Consider it like any other addiction, counseling and talking really don’t change anything fundamental. Accept and support it and be grateful for that $ money honey.
Anonymous
Would you tell a woman the same thing. I work 14-15 hours days, see my kids on weekends only (when not traveling) and enjoy every minute of it.
Anonymous
Anonymous wrote:Would you tell a woman the same thing. I work 14-15 hours days, see my kids on weekends only (when not traveling) and enjoy every minute of it.


Yes, we would. Why would you think differently?
Anonymous
Anonymous wrote:
Anonymous wrote:That would be a big fight in my household. That’s a joint decision.

Is it possible that the status quo (or stepping down for better balance) are not real possibilities for him career wise? Not because of want but because those jobs don’t exist or won’t pay for your life? Because otherwise at least for us that wouldn’t be a unilateral decision.

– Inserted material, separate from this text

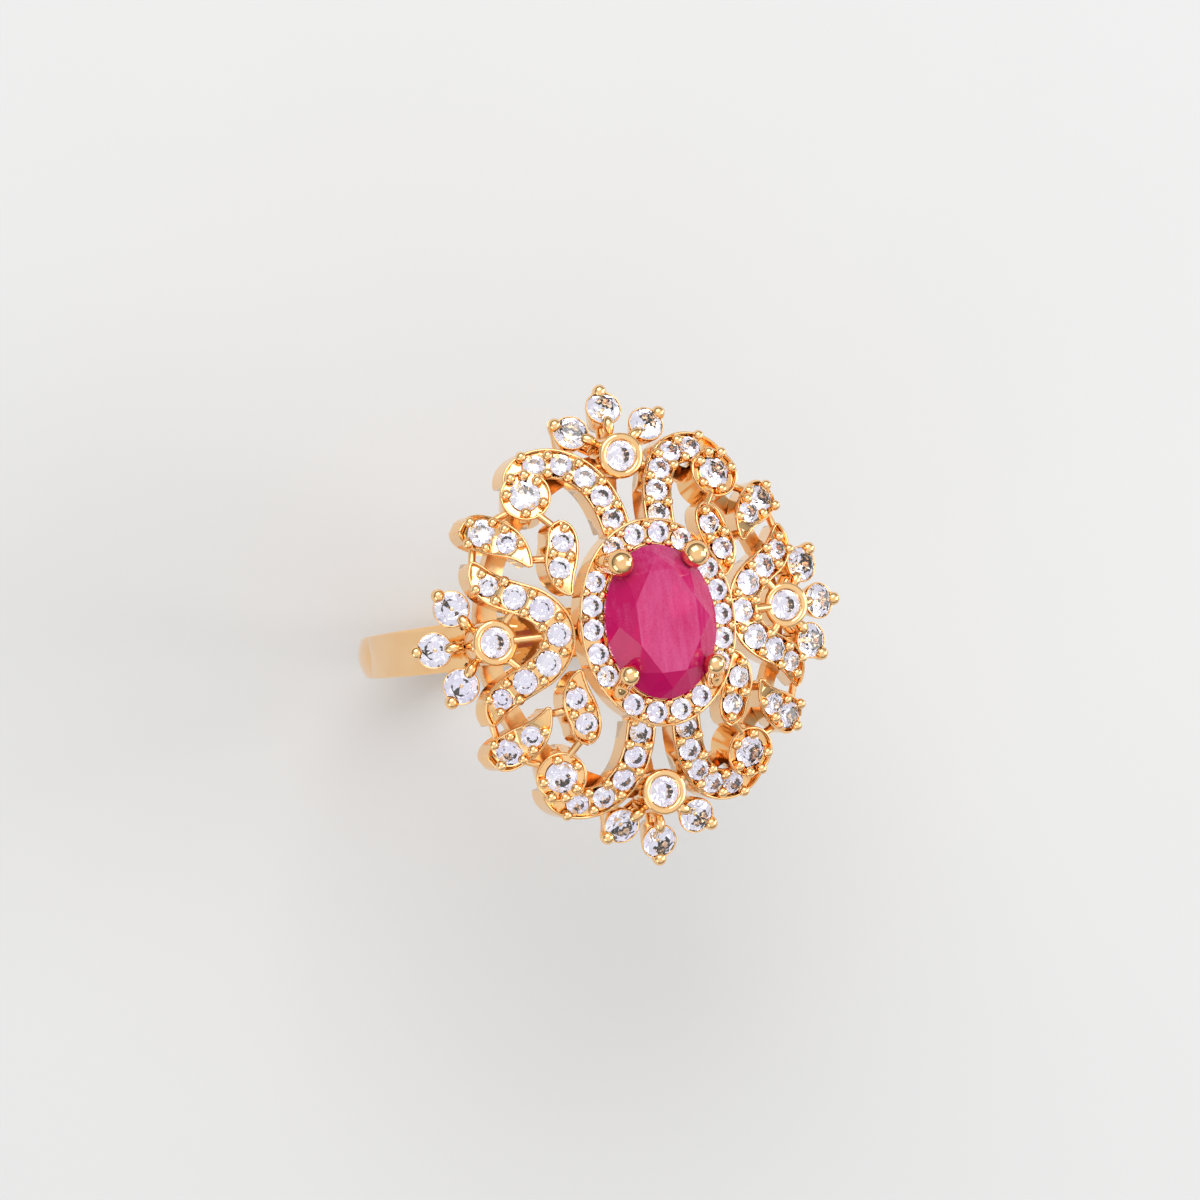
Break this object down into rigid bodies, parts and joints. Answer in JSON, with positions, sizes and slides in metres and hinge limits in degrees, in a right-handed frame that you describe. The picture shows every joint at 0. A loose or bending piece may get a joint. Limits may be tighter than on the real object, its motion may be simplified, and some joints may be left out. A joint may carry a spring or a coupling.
{
  "type": "cocktail ring",
  "caption": "Openwork domed cocktail ring: oval ruby in a round-stone halo, scrolls, leaves, chevrons and claw clusters on a plain polished band.",
  "frame": {"origin": "centre of the finger hole", "axes": "+Y along the finger, +X to the east side of the head, +Z out of the head through the ruby"},
  "size_m": [0.0238, 0.0254, 0.0308],
  "materials": {
    "gold": "polished yellow gold plating",
    "white_stone": "faceted colourless stone",
    "ruby": "faceted milky ruby"
  },
  "bodies": {
    "root": {"shank": "gold", "shoulder_e": "gold", "shoulder_w": "gold", "gallery_rail": "gold", "gallery_ribs": "gold", "centre_basket": "gold", "halo_frame": "gold", "link_wires": "gold", "scroll_ne": "gold", "outer_leaf_ne": "gold", "inner_leaf_ne": "gold", "scroll_nw": "gold", "outer_leaf_nw": "gold", "inner_leaf_nw": "gold", "scroll_se": "gold", "outer_leaf_se": "gold", "inner_leaf_se": "gold", "scroll_sw": "gold", "outer_leaf_sw": "gold", "inner_leaf_sw": "gold", "chevron_e": "gold", "chevron_w": "gold", "bezel_cup_n": "gold", "fleur_cups_n": "gold", "bezel_cup_e": "gold", "fleur_cups_e": "gold", "bezel_cup_s": "gold", "fleur_cups_s": "gold", "bezel_cup_w": "gold", "fleur_cups_w": "gold", "halo_stones": "white_stone", "scroll_end_stones": "white_stone", "outer_leaf_stones": "white_stone", "inner_leaf_stones": "white_stone", "bezel_stones": "white_stone", "chevron_stones_e": "white_stone", "chevron_stones_w": "white_stone", "scroll_stones_ne": "white_stone", "scroll_stones_nw": "white_stone", "scroll_stones_se": "white_stone", "scroll_stones_sw": "white_stone", "fleur_stones_n": "white_stone", "fleur_stones_e": "white_stone", "fleur_stones_s": "white_stone", "fleur_stones_w": "white_stone", "centre_ruby": "ruby"}
  },
  "joints": []
}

So glad I'm not married to you.


Um...likewise!!
Anonymous
Anonymous wrote:Would you tell a woman the same thing. I work 14-15 hours days, see my kids on weekends only (when not traveling) and enjoy every minute of it.


That's SO sad...
Anonymous
Anonymous wrote:
Anonymous wrote:Would you tell a woman the same thing. I work 14-15 hours days, see my kids on weekends only (when not traveling) and enjoy every minute of it.


That's SO sad...


I give my DH and kids the life that many moms on here brag about. Great household help, a stay at home parent several nice trips a year. A man who does this for his family is praised while a woman is scorned.